Task to carry out:
Each line below should be quoted exactly, please.

Provided material:

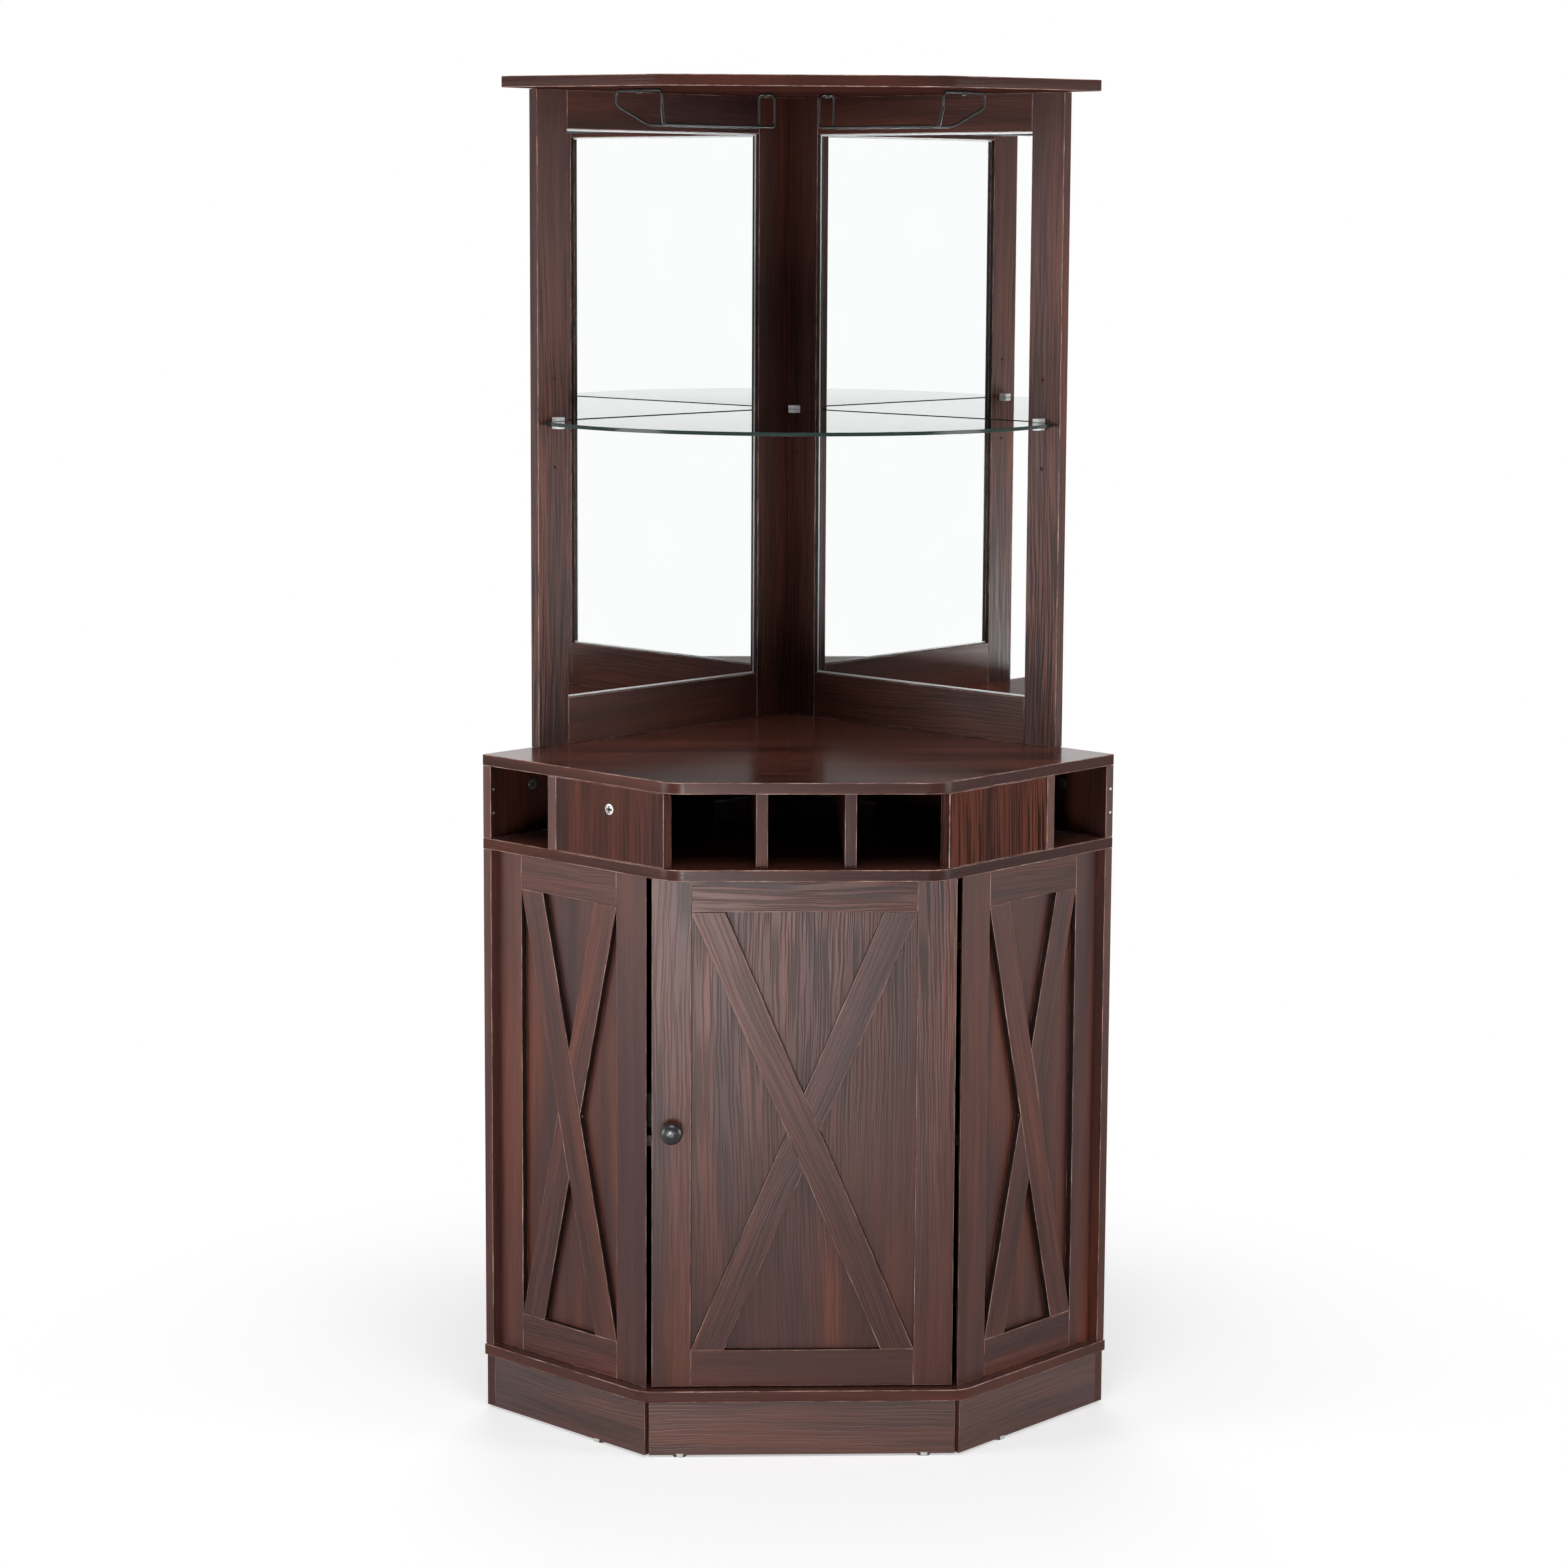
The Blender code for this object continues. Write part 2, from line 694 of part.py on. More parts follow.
def add_hinge_cup(word, level):
    """Cup, its flange with two screws, and the pin riveted across it."""
    flange_back = door_back + FIT_GAP
    flange_face = flange_back + FLANGE_THICKNESS
    outline = stadium(cup_x, level, CUP_RADIUS + FLANGE_MARGIN, FLANGE_HALF_HEIGHT)
    name = f"hinge_cup_{word}"
    mesh = slab_mesh(name, on_front, outline, flange_back, flange_face)
    cup = add_object(name, mesh, "steel")
    body = rod_mesh(f"{name}_body", (cup_x, flange_back + FLANGE_THICKNESS / 2, level),
                    (cup_x, door_back - CUP_DEPTH, level), CUP_RADIUS)
    join(cup, add_tool(f"{name}_body", body))
    hollow = rod_mesh(f"{name}_hollow", (cup_x, flange_face + OVERRUN, level),
                      (cup_x, door_back - CUP_DEPTH + CUP_WALL, level), CUP_RADIUS - CUP_WALL)
    cut(cup, add_tool(f"{name}_hollow", hollow))
    outer_edge = pin_x - cup_x + PIN_RADIUS
    half_pin = math.sqrt(CUP_RADIUS ** 2 - outer_edge ** 2) - FIT_GAP
    pin = rod_mesh(f"{name}_pin", (pin_x, pin_y, level - half_pin),
                   (pin_x, pin_y, level + half_pin), PIN_RADIUS)
    join(cup, add_tool(f"{name}_pin", pin))
    for number, end in ((1, -1), (2, 1)):
        height = level + end * CUP_SCREW_SPACING / 2
        head = rod_mesh(f"{name}_screw_{number}",
                        (cup_x, flange_face - FLANGE_THICKNESS / 2, height),
                        (cup_x, flange_face + SCREW_HEAD_HEIGHT, height), CUP_SCREW_RADIUS)
        join(cup, add_tool(f"{name}_screw_{number}", head))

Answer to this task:
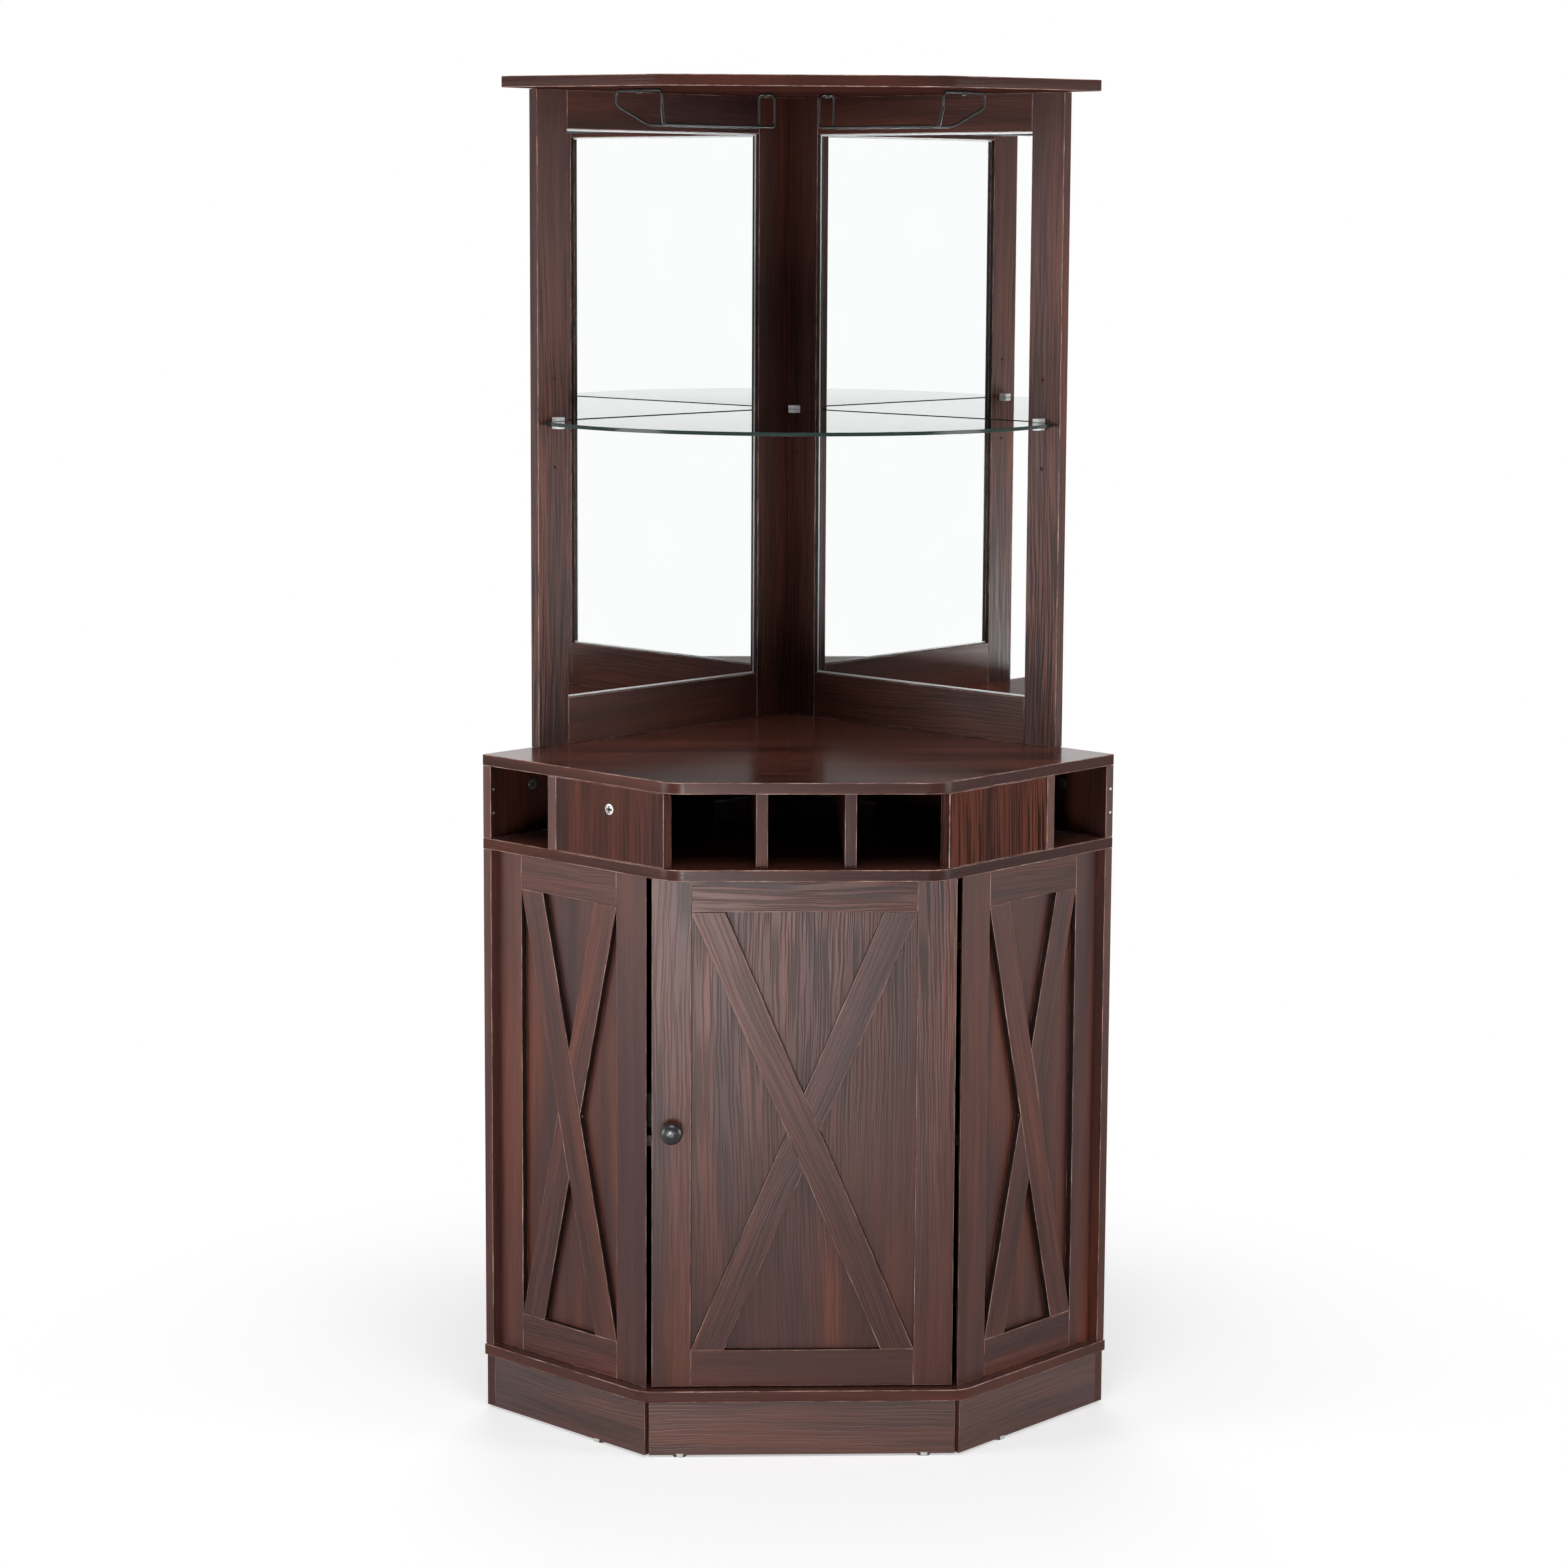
The Blender code for this object continues. Write part 2, from line 694 of part.py on. More parts follow.
def add_hinge_cup(word, level):
    """Cup, its flange with two screws, and the pin riveted across it."""
    flange_back = door_back + FIT_GAP
    flange_face = flange_back + FLANGE_THICKNESS
    outline = stadium(cup_x, level, CUP_RADIUS + FLANGE_MARGIN, FLANGE_HALF_HEIGHT)
    name = f"hinge_cup_{word}"
    mesh = slab_mesh(name, on_front, outline, flange_back, flange_face)
    cup = add_object(name, mesh, "steel")
    body = rod_mesh(f"{name}_body", (cup_x, flange_back + FLANGE_THICKNESS / 2, level),
                    (cup_x, door_back - CUP_DEPTH, level), CUP_RADIUS)
    join(cup, add_tool(f"{name}_body", body))
    hollow = rod_mesh(f"{name}_hollow", (cup_x, flange_face + OVERRUN, level),
                      (cup_x, door_back - CUP_DEPTH + CUP_WALL, level), CUP_RADIUS - CUP_WALL)
    cut(cup, add_tool(f"{name}_hollow", hollow))
    outer_edge = pin_x - cup_x + PIN_RADIUS
    half_pin = math.sqrt(CUP_RADIUS ** 2 - outer_edge ** 2) - FIT_GAP
    pin = rod_mesh(f"{name}_pin", (pin_x, pin_y, level - half_pin),
                   (pin_x, pin_y, level + half_pin), PIN_RADIUS)
    join(cup, add_tool(f"{name}_pin", pin))
    for number, end in ((1, -1), (2, 1)):
        height = level + end * CUP_SCREW_SPACING / 2
        head = rod_mesh(f"{name}_screw_{number}",
                        (cup_x, flange_face - FLANGE_THICKNESS / 2, height),
                        (cup_x, flange_face + SCREW_HEAD_HEIGHT, height), CUP_SCREW_RADIUS)
        join(cup, add_tool(f"{name}_screw_{number}", head))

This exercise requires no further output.